### Short task
List every line in this data where the string "code" occurs.
:: Recorded information
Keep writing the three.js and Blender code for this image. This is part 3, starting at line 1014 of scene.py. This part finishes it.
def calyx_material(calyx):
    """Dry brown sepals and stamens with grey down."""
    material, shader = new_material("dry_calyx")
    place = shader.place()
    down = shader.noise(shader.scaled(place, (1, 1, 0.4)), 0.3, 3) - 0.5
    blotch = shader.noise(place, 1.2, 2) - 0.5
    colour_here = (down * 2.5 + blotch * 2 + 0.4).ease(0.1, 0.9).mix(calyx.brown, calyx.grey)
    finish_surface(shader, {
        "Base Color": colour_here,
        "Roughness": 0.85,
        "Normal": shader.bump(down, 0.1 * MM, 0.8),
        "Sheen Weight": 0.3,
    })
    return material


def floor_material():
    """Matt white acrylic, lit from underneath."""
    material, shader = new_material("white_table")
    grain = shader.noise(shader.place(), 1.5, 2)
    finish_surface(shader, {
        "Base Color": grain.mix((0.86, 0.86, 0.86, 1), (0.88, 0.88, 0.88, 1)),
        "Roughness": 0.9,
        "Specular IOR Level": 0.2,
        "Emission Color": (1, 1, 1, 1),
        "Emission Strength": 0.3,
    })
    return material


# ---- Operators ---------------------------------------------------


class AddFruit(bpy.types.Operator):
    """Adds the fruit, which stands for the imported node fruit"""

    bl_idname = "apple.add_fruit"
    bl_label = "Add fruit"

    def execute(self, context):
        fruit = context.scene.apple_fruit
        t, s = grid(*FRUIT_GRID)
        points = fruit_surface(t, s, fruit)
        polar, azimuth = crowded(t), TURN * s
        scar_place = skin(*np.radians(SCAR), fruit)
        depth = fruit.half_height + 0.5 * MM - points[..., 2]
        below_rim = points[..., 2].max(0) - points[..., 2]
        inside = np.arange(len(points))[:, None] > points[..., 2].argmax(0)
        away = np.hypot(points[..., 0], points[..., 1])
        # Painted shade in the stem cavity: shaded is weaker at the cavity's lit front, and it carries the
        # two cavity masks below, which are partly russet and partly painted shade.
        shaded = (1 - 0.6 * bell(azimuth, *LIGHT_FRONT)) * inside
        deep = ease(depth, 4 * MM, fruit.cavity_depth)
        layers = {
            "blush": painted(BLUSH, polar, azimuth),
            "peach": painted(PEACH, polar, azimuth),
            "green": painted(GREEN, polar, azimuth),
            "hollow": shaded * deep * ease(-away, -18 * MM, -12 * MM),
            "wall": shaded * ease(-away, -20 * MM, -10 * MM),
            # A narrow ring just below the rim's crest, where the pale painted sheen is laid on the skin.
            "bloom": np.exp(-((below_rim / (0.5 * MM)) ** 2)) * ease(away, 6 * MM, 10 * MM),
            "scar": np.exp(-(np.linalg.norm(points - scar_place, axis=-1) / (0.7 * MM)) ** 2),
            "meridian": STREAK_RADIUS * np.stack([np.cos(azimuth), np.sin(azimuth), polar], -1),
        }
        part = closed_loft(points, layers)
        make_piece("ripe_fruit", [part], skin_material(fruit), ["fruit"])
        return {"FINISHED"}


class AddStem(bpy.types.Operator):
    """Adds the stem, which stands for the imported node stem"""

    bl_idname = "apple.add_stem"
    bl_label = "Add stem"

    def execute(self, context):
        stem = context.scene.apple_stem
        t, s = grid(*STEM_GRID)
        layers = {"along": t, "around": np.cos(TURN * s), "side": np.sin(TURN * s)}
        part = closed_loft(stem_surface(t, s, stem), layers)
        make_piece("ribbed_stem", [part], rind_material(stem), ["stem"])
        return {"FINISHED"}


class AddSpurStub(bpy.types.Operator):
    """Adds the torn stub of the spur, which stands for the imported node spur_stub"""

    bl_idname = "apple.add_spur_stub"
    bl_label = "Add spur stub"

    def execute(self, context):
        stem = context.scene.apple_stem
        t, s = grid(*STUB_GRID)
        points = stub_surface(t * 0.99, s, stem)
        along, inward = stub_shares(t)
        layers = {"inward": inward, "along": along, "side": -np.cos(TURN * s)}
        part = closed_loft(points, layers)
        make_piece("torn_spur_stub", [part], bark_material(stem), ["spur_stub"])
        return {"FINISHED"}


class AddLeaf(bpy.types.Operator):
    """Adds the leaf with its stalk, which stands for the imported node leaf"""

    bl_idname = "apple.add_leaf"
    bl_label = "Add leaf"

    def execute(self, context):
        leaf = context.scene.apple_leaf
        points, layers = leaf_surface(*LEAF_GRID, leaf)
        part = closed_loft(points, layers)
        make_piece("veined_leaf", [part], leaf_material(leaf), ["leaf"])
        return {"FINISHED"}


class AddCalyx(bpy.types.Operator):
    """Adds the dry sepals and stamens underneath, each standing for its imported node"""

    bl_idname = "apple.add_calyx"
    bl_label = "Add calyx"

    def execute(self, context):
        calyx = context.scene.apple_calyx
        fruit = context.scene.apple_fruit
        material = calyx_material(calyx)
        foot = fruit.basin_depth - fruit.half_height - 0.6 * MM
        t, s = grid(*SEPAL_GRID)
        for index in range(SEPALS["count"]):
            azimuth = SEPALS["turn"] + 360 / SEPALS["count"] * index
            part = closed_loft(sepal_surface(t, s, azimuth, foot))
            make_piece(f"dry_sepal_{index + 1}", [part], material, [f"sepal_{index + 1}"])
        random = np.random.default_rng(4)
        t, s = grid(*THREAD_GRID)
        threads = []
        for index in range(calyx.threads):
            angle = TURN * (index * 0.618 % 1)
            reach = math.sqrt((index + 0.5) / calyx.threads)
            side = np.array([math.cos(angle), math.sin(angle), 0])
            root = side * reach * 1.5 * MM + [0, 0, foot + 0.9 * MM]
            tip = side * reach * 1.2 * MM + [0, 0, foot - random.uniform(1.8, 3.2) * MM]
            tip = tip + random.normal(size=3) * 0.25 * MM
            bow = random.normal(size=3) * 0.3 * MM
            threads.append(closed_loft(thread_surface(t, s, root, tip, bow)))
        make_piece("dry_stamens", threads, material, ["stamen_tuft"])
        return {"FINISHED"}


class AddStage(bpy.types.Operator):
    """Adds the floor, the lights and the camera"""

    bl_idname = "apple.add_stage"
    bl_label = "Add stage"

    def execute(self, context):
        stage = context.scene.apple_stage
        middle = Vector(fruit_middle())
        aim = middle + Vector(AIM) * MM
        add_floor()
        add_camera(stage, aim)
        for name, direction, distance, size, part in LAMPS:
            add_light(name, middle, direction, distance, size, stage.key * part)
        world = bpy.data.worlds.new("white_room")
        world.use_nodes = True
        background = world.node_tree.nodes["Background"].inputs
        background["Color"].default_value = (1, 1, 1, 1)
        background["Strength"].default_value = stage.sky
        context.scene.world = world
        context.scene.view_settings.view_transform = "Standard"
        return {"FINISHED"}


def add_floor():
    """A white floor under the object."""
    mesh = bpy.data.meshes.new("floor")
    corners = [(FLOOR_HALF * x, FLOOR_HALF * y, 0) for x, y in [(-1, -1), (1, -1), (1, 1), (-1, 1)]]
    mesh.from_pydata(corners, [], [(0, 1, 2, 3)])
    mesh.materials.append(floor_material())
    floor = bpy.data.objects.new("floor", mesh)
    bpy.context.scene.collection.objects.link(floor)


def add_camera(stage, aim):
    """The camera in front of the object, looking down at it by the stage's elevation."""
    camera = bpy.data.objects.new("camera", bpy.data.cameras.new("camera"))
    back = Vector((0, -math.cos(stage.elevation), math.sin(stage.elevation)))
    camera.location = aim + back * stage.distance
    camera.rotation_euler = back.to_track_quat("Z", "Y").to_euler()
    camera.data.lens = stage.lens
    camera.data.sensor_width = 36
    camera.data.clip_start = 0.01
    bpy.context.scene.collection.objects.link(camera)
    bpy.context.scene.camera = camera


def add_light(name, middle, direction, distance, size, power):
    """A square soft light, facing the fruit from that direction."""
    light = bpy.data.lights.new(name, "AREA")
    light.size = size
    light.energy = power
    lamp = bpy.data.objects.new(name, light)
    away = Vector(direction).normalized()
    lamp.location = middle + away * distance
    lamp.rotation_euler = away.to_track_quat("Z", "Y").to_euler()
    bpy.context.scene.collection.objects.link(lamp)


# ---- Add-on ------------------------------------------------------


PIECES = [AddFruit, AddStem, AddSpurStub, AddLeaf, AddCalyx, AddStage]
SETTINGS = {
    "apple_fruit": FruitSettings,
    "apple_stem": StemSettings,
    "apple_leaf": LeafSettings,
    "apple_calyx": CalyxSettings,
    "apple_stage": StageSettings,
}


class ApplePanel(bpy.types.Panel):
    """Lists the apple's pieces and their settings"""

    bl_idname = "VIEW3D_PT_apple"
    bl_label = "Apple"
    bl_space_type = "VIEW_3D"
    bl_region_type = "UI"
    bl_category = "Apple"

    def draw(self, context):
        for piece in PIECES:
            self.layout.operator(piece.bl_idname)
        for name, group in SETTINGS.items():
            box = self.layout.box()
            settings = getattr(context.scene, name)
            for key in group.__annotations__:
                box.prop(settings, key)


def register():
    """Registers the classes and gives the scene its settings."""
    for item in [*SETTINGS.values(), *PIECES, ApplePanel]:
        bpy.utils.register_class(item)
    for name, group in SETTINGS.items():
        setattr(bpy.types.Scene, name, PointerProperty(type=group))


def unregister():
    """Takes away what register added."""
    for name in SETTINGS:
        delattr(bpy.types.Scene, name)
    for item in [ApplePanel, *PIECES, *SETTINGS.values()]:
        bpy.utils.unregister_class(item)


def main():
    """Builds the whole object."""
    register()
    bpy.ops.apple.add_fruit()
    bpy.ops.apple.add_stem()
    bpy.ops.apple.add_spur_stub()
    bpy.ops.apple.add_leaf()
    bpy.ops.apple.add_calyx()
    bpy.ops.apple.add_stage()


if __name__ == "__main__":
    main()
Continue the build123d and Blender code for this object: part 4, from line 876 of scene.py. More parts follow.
::::
### Completed task
Keep writing the three.js and Blender code for this image. This is part 3, starting at line 1014 of scene.py. This part finishes it.
Continue the build123d and Blender code for this object: part 4, from line 876 of scene.py. More parts follow.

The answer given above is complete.